Sitting on the floor next to the black Naugahyde, Father-Knows-Best chair and matching ottoman, which no one actually ever sat in, as if knowing we were not worthy occupants. Wanting a father badly, asking my stepfather if I could call him Daddy. My mother made me ask him myself, but I wanted her to ask him for me!
They married when I was four, then went away to New York City – actually the Dick Van Dyke show suburb of New Rochelle – for a year, while I lived with my grandmother. My mother worked as an “executive” secretary for Norelco, and every time I saw the commercial with Santa riding the Norelco razor down the snowbank I swelled with pride.
I started kindergarten at four, Catholic school. Nursery school, kindergarten, and first grade with the Catholics. They say if they have you until age seven, they have you for life. Saint Teresa for Halloween! I came home, told Mommy I couldn’t wait to die and go to Heaven, so I could be with Jesus; pictures of Jesus taped to the headboard of my four-poster bed. Mommy said, “That’s enough Catholic school!” So public school for second grade.

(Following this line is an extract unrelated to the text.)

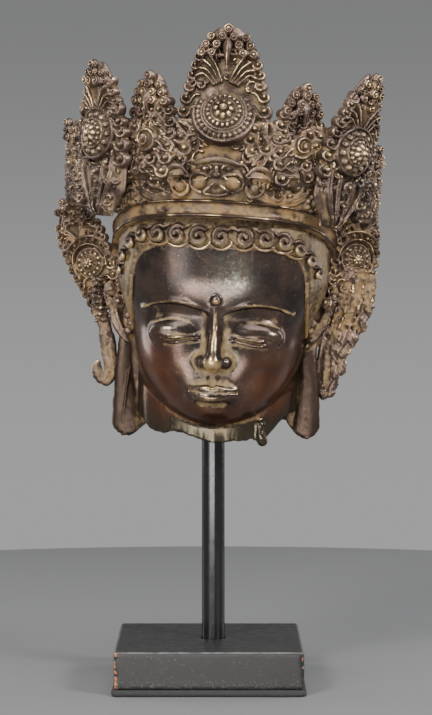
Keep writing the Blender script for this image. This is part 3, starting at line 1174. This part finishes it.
def build_curls(material):
    clay = Clay((-59, -58, 56), (59, -4, 123), FINE)

    def frame_at(x, z):
        side, front, _ = (float(s) for s in head_spread(np.float64(z)))
        share = min(abs(x) / side, 0.985)
        y = -front * (1 - share**ROUNDNESS) ** (1 / ROUNDNESS) - 0.9
        normal = np.array((math.copysign(share ** (ROUNDNESS - 1) / side, x),
                           -(abs(y) / front) ** (ROUNDNESS - 1) / front, 0))
        normal /= np.linalg.norm(normal)
        return np.array((x, y, z)), normal, np.array((-normal[1], normal[0], 0))

    for x, z, size in CURLS:
        centre, outward, across = frame_at(x, z)
        hand = 1 if x < 8 else -1
        t = np.linspace(0, 1, 20)
        turn = math.pi / 2 - hand * 0.7 + hand * t * 2 * math.pi * 1.25
        reach = size * (0.88 - 0.66 * t)
        points = [centre + across * (r * math.cos(a)) + np.array((0, 0, r * math.sin(a)))
                  + outward * (0.8 + 2.4 * s)
                  for r, a, s in zip(reach, turn, t)]
        lead = points[0] + across * (hand * size * 0.60) + np.array((0, 0, size * 0.30)) - outward * 0.8
        clay.tube([lead] + points,
                  size * np.concatenate(([0.14], np.interp(t, [0, 0.45, 1], [0.26, 0.40, 0.22]))), 0.1)
        clay.ball(points[-1] + outward * 0.2, size * 0.30, 0.1)
        if abs(x) > 44:
            continue
        # Scalloped edge under the curl
        aim = np.array((x * 0.6, 70.0)) - np.array((x, z))
        middle = math.atan2(aim[1], aim[0])
        arc = []
        for a in np.linspace(middle - 1.05, middle + 1.05, 9):
            place, normal, _ = frame_at(x + 1.22 * size * math.cos(a) / max(across[0], 0.6),
                                        z + 1.22 * size * math.sin(a))
            arc.append(place + normal * 0.3)
        clay.tube(arc, 0.8, 0.5)
    for side in (-1, 1):
        line = [frame_at(side * a, b)[0] for a, b in ((46.4, 88), (46.6, 80), (46.8, 70), (46.6, 60))]
        clay.tube(curve(line, 12), 1.1, 0.5)
    corners, faces, fine, broad = clay.surface(1.0, 3.0)
    on_curl = np.zeros(len(corners))
    low = np.zeros(len(corners))
    for x, z, size in CURLS:
        centre, outward, _ = frame_at(x, z)
        away = corners - centre
        near = smooth((size * 1.15 - np.linalg.norm(away, axis=1)) / 0.8 + 1)
        on_curl = np.maximum(on_curl, near)
        low = np.maximum(low, near * smooth(0.45 - away[:, 2] / size) * smooth(away @ outward - 0.4))
    values = metal_values(corners, fine, broad, 0.2, 1.0)
    values["dust"] = clamp(values["dust"] * (0.35 + 0.65 * (1 - on_curl)) + 0.65 * (1 - on_curl))
    values["wear"] = clamp(clamp((0.455 - fine) * 8) * low + 0.3 * values["wear"] * on_curl)
    values["pale"] = on_curl * 0.75
    add_piece("hair_curls", corners, faces, values, material, CURL_TRIANGLES)


def right_cloth(clay):
    """Streamer in a U and the rough gathered cloth beside it."""
    hang = [(59.8, -1, 86), (56.5, -1, 64), (54.6, -1, 47.5), (54.6, -1, 34), (57.4, -1, 28),
            (61.4, -1, 31), (62.9, -1, 40), (61.6, 0, 54), (64, 1, 66)]
    clay.tube(curve(hang, 44), 1.9, 0.3)
    clay.tube(curve([(59.5, 1, 80), (58.5, 1, 56), (58.5, 1, 34)], 16), np.linspace(4.5, 3.0, 16), 0.5,
              flat=0.4)
    folds = [[(79, 3, 91), (77.5, 2, 76), (71.5, 1, 62), (66.5, 0, 52), (65.6, 0, 42)],
             [(73.5, 2, 95), (71.5, 1, 79), (66, 0, 65), (62.5, 0, 52)],
             [(68, 1, 99), (66.5, 0, 84), (62.5, 0, 70), (61, 0, 58)],
             [(62.5, 1, 98), (61.8, 0, 88), (60.5, 0, 76)]]
    for fold, thick in zip(folds, (4.0, 4.2, 4.0, 3.4)):
        line = curve(fold, 20)
        clay.tube(line, thick * np.linspace(1.0, 0.7, 20), 0.3, flat=0.6)
        for k in (-0.55, 0.1, 0.7):
            crease = [(x + k * thick + 0.5 * math.sin(0.9 * i + thick), y - 2.0, z)
                      for i, (x, y, z) in enumerate(line[1:-2])]
            clay.tube(crease, 0.65, 0.3)
    for x, z, r in ((76.0, 67.5, 3.4), (71.4, 60.6, 2.8), (66.9, 52.5, 2.6), (66.4, 44.5, 2.2),
                    (78.6, 76.0, 2.8)):
        clay.ball((x, 0, z), r, 1.0)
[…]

Loving the families shown in black-and-white on TV, where the biggest problem was fighting over your curfew, getting a bad grade on a test, not being allowed to go to some party where, in the end, father knew best because some kids got in a car wreck either on the way there, or after.
Having a kitchen where there were no roaches living in the toaster, or the silverware drawer. Where I could ask my mother for advice, and not have it be wrong, not have it break my heart. Dreaming of and longing for a life of being saved and shepherded by your parents, like on TV. Trusting their wisdom. I wanted to trust mine.